DNS: Domain Name System 📡

DNS functions as a distributed directory service. When you request example.com:

Browser needs the IP address
Browser queries DNS infrastructure
DNS returns the mapped IP
Browser connects to that IP
Server responds with content

ICANN: The Central Authority 👑

ICANN (Internet Corporation for Assigned Names and Numbers) is the authoritative source for domain-to-IP mappings globally.

Domain registration flow:

Purchase domain through registrar (GoDaddy, Cloudflare, etc.)
Registrar submits mapping to ICANN
ICANN updates authoritative records
Domain becomes resolvable

Note: Registrars are brokers.

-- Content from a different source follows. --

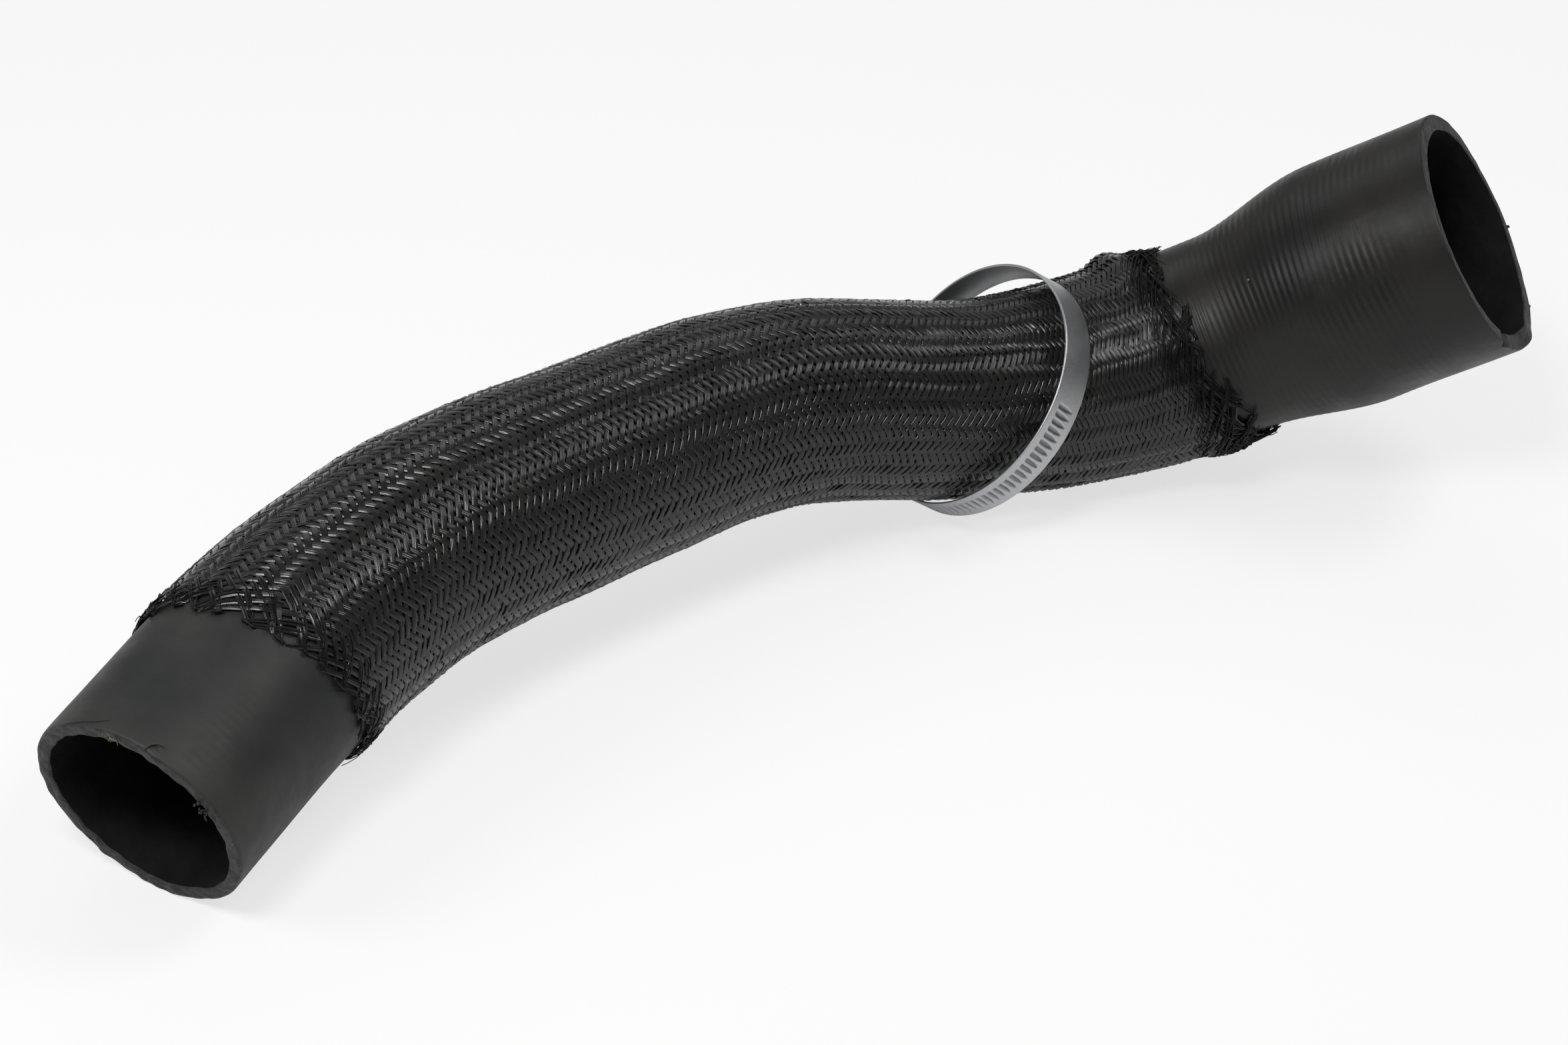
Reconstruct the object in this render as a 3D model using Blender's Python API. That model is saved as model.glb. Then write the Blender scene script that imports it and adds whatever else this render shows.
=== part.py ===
"""Charge air hose for a car engine bay.

A moulded rubber hose with a bell mouth, a loose braided sleeve over its middle, and a
worm-drive clamp that hangs round it. The parts lie as they rest on a flat floor at z = 0.
"""
import math

import bmesh
import bpy
import numpy as np
from mathutils import Matrix, Vector

MM = 0.001

# Place of the whole part: moves the box's bottom centre to the origin
REST_SHIFT = (-0.7, -5.2, 0.0)

# Hose: the centreline as moulded, from the plain cuff to the bell mouth
ROUTE = (
    (-244, -43, 34.5), (-190, -11, 46.5), (-130, 13, 55), (-61, 26.5, 55.5), (8.5, 35, 53),
    (72, 30, 39.5), (121, 25, 36), (162, 12, 47), (198, -10.5, 73), (232, -39, 104),
)
CUFF_DIAMETER = 70.6
BODY_DIAMETER = 68.6
WAIST_DIAMETER = 63.2
SHOULDER_DIAMETER = 69.6
NECK_DIAMETER = 70.4
BELL_DIAMETER = 84.4
HOSE_WALL = 4.6
RIM_CHAMFER = 0.5

# Hose: where each diameter is reached, measured along the centreline
CUFF_LENGTH = 60.0
BODY_AT = 125.0
WAIST_AT = 335.0
SHOULDER_AT = 412.0
NECK_FROM_BELL_END = 92.0
BELL_LENGTH = 46.0

# Braided sleeve: its two frayed edges run round the hose at a slant
SLEEVE_GAP = 0.7
SLEEVE_WALL = 0.9
BRAID_RIDGE = 0.6
SLEEVE_START = 54.5
SLEEVE_START_SLANT = 8.0
SLEEVE_START_TURN = 120.0
SLEEVE_END_FROM_BELL_END = 101.0
SLEEVE_END_SLANT = 8.0
SLEEVE_END_TURN = 150.0
FRAY_DEPTH = 2.2
FRAY_WAVES = ((7, 0.6, 0.0), (17, 0.4, 1.0))
BRAID_COLUMNS = 36
BRAID_ROWS = 60
INNER_ROW_STEP = 2

# Worm-drive clamp: the loop of the band, seen along its own axis
LOOP_CENTRE = (85.6, 29.9, 39.8)
LOOP_ROTATION = (129.17, 22.25, 99.71)
LOOP_RADIUS = 44.05
LOOP_OVALITY = 0.02
LOOP_LONG_WAY = -35.0
BAND_WIDTH = 12.0
BAND_THICKNESS = 0.9
BAND_LAYER_GAP = 0.3
TONGUE_ANGLE = -14.0
TAIL_ANGLE = 382.0
LIFT_START_ANGLE = 326.0
LIFT_END_ANGLE = 346.0
GROOVE_START_ANGLE = 180.0
GROOVE_PITCH = 2.7
GROOVE_WIDTH = 1.5
GROOVE_LENGTH = 6.4
GROOVE_SLANT = 0.7
GROOVE_DEPTH = 0.5
GROOVE_BELLY = 0.5
GROOVE_RUN_OUT = 0.4
FULL_TURN = 360.0

# Worm: it turns in the housing, with its slotted hexagon head outside
WORM_RADIUS = 4.0
WORM_CORE_RADIUS = 3.1
WORM_LENGTH = 12.2
WORM_FLANK = 1.5
WORM_CLEARANCE = 0.3
NECK_RADIUS = 2.3
NECK_LENGTH = 2.4
TAIL_PIN_RADIUS = 1.6
TAIL_PIN_LENGTH = 1.1
HEAD_FLANGE_RADIUS = 4.6
HEAD_FLANGE_THICKNESS = 1.0
HEAD_ACROSS_FLATS = 7.0
HEAD_HEIGHT = 4.6
HEAD_CHAMFER = 0.4
SLOT_WIDTH = 1.0
SLOT_DEPTH = 1.8

# Housing: a pressed bridge that holds the worm against the band
HOUSING_WALL = 0.9
HOUSING_FLOOR = 1.6
HOUSING_END_WALL = 1.5
SHOULDER_HEIGHT = 0.8
CUT_OVERRUN = 3.0

# Mesh fineness
HOSE_SIDES = 32
SKIN_STEP = 12.0
BORE_STEP = 22.0
FLARE_STEP_SHARE = 0.5
PLAIN_BAND_STEPS = 34
WORM_SIDES = 18
WORM_STEPS_PER_TURN = 6
DOME_STEPS = 10
TUNNEL_STEPS = 12
UP = np.array((0.0, 0.0, 1.0))


def material(name, colour, roughness, metallic=0.0):
    """A plain Principled material with the colour of the real finish."""
    made = bpy.data.materials.new(name)
    made.use_nodes = True
    shader = made.node_tree.nodes["Principled BSDF"]
    shader.inputs["Base Color"].default_value = (*colour, 1.0)
    shader.inputs["Roughness"].default_value = roughness
    shader.inputs["Metallic"].default_value = metallic
    return made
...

ICANN is the source of truth.

Domain ownership: First-come, first-served. Once owned, domains are tradable assets (premium domains sell for millions).

The Architectural Problem: Scale and Fragility ⚠️

Consider the naive approach - all DNS queries hit ICANN directly:

Scale:

5+ billion internet users
100+ billion connected devices
Every web request requires domain resolution

Problem #1 - Bottleneck 🍾

ICANN servers become a choke point. Billions of concurrent requests for IP resolution would overwhelm any centralized system, causing severe latency and throughput degradation.

Problem #2 - Single Point of Failure 💥

If ICANN's infrastructure fails, global DNS resolution stops. No domain names resolve. The internet effectively goes down.

This is architecturally unacceptable for a system requiring five nines (99.999%) availability.

The Central Design Challenge 🤔

We need:

✅ Centralized authority for domain ownership (ICANN)
❌ Cannot have all queries hitting central servers

How do we resolve this contradiction?

The solution involves distributed caching, hierarchical DNS architecture, and TTL-based invalidation strategies.

The Solution: Hierarchical DNS Architecture 🧅

Rather than direct ICANN queries, DNS uses a multi-tier architecture:

Architecture layers:

ICANN: Authoritative source (top of hierarchy)
Root DNS Servers: 7 primary servers maintaining complete ICANN database replicas
Lower-tier DNS Servers: Hundreds of thousands of distributed servers worldwide

Key principle: Clients query distributed DNS servers, not ICANN directly.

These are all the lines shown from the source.